Start With the Lot, Priorities, and Budget Range
Share what you know about the property, desired home, timing, and financing stage. WV Construction Group can help identify the next construction-planning decisions.
Frequently Asked Questions
What should I bring to a first new-home construction meeting?
Bring the lot address or property information if you have land, a realistic budget range, financing status, preferred size and spaces, example plans or photos, and any timing constraints. It is fine if every finish is not selected yet.
Can a builder give a firm price before plans are complete?
A builder may provide an early planning range, but a reliable construction price depends on the lot, drawings, engineering, specifications, allowances, utility work, and clearly stated exclusions. Ask what information the number is based on.

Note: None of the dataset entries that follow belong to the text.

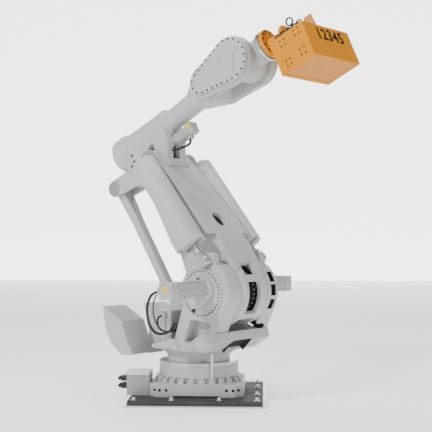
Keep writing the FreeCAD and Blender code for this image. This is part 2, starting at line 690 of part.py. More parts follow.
def parallel_rod():
    """Rod from the lever down to the crank: a wide yoke at the top, a plain eye below."""
    length = LOWER_ARM_LENGTH
    yoke_outline = [(-YOKE_HALF, 0), (YOKE_HALF, 0), (YOKE_HALF, -40), (ROD_HALF, -420), (-ROD_HALF, -420),
                    (-YOKE_HALF, -40)]
    yoke = side_prism(yoke_outline, -50, 50).fuse(disc(0, 0, ROD_PIN_RADIUS + 26, -YOKE_HALF, YOKE_HALF))
    hole = side_prism([(-46, -100), (46, -100), (8, -330), (-8, -330)], -60, 60)
    bar = box(-46, 46, -ROD_HALF, ROD_HALF, -length, -400)
    eye = disc(0, -length, 76, -ROD_HALF, ROD_HALF)
    body = yoke.fuse([bar, eye]).cut([hole, disc(0, 0, ROD_PIN_RADIUS, -200, 200)])
    return body.cut(disc(0, -length, PIN_RADIUS + RUNNING_GAP, -200, 200)).removeSplitter()


def rod_room(x, z, first, last, half):
    """Space swept by the rod as it swings about (x, z) between two headings."""
    side, reach = 60.0, 900.0
    start, end = along((x, z), first, reach), along((x, z), last, reach)
    points = [along((x, z), first - 90, side), along(start, first - 90, side),
              along((x, z), (first + last) / 2, 2 * reach), along(end, last + 90, side),
              along((x, z), last + 90, side)]
    return prism(points, -half, half).fuse(disc(x, z, 88, -half, half))


def rod_bottom_pin():
    return disc(ROD_BOTTOM[0], ROD_BOTTOM[1], PIN_RADIUS, -CRANK_HALF, CRANK_HALF)


def crank_arm():
    """Crank on the shoulder shaft, forked for the rod and carried on to the counterweight."""
    x, z = SHOULDER
    half = CRANK_HALF
    hub = disc(x, z, 160, -half, half)
    arm = link((x, z, 132.0), (ROD_BOTTOM[0], ROD_BOTTOM[1], 98.0), -half, half)
    tail = link((ROD_BOTTOM[0], ROD_BOTTOM[1], 94.0), (-640, 500, 82.0), -half, half)
    room = rod_room(ROD_BOTTOM[0], ROD_BOTTOM[1], 38.0, 172.0, ROD_HALF + CLEARANCE)
    body = hub.fuse([arm, tail]).cut([room, disc(x, z, SHAFT_RADIUS + RUNNING_GAP, -200, 200)])
    return body.cut(disc(ROD_BOTTOM[0], ROD_BOTTOM[1], PIN_RADIUS, -200, 200)).removeSplitter()


def counterweight():
    """Two heavy lobes joined by a bridge below, open at the top between them."""
    lobe_outline = [(-948, 940), (-664, 796), (-560, 560), (-566, 440), (-715, 412), (-760, 425),
                    (-905, 700)]
    y_in, y_out = 155.0, 500.0
    solid = prism(lobe_outline, -y_out, y_out)
    shape = side_prism([(-y_out, 560), (-y_out + 90, 425), (-y_out + 190, 400), (y_out - 190, 400),
                        (y_out - 90, 425),
                        (y_out, 560), (y_out, 1000), (-y_out, 1000)], -1000, -500)
    gap = side_prism([(-y_in, 1000), (y_in, 1000), (y_in, 640), (y_in - 60, 545), (-y_in + 60, 545),
                      (-y_in, 640)],
                     -1000, -500)
    crank_seat = link((ROD_BOTTOM[0], ROD_BOTTOM[1], 94.0), (-640, 500, 82.0), -CRANK_HALF, CRANK_HALF)
    return solid.common(shape).cut([gap, crank_seat])


def save_parallelogram():
    save_arm("elbow_shaft", elbow_shaft())
    save_arm("rod_top_pin", rod_top_pin())
    save_arm("parallel_rod", turned(parallel_rod(), LOWER_ARM_LEAN, *ROD_TOP))
    save_arm("rod_bottom_pin", rod_bottom_pin())
    save_arm("crank_arm", crank_arm())
    save_arm("counterweight", counterweight())


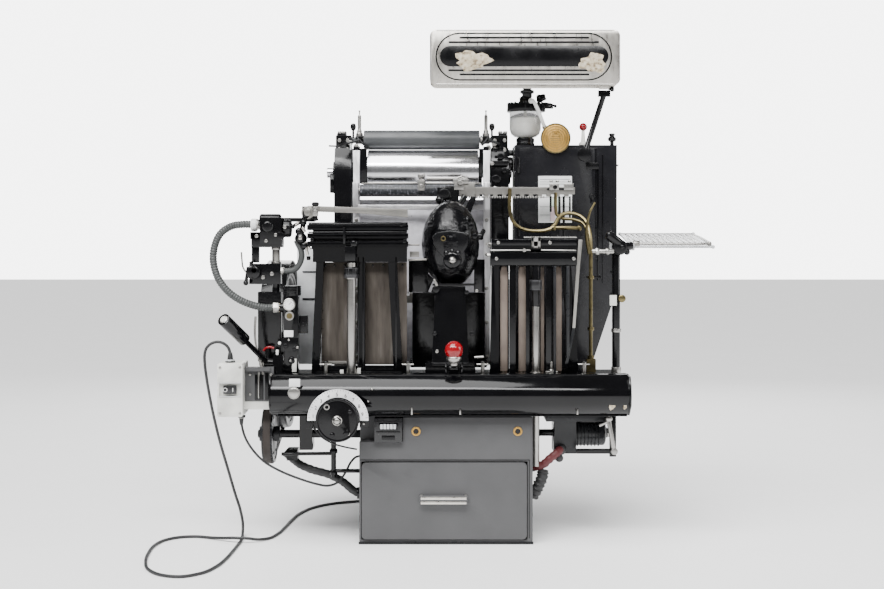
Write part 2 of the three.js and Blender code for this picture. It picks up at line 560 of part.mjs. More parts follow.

Should I talk with a builder before buying a Salem-area lot?
Early construction input can help identify questions about access, slope, utilities, setbacks, drainage, site preparation, and permitting jurisdiction before the purchase. Property and legal decisions should also be reviewed with the appropriate qualified professionals.
What should be clear before I book a home builder?
Confirm the pre-construction scope, design responsibilities, estimate assumptions, permit roles, selection deadlines, communication process, payment structure, change procedure, schedule conditions, and what is included at handoff.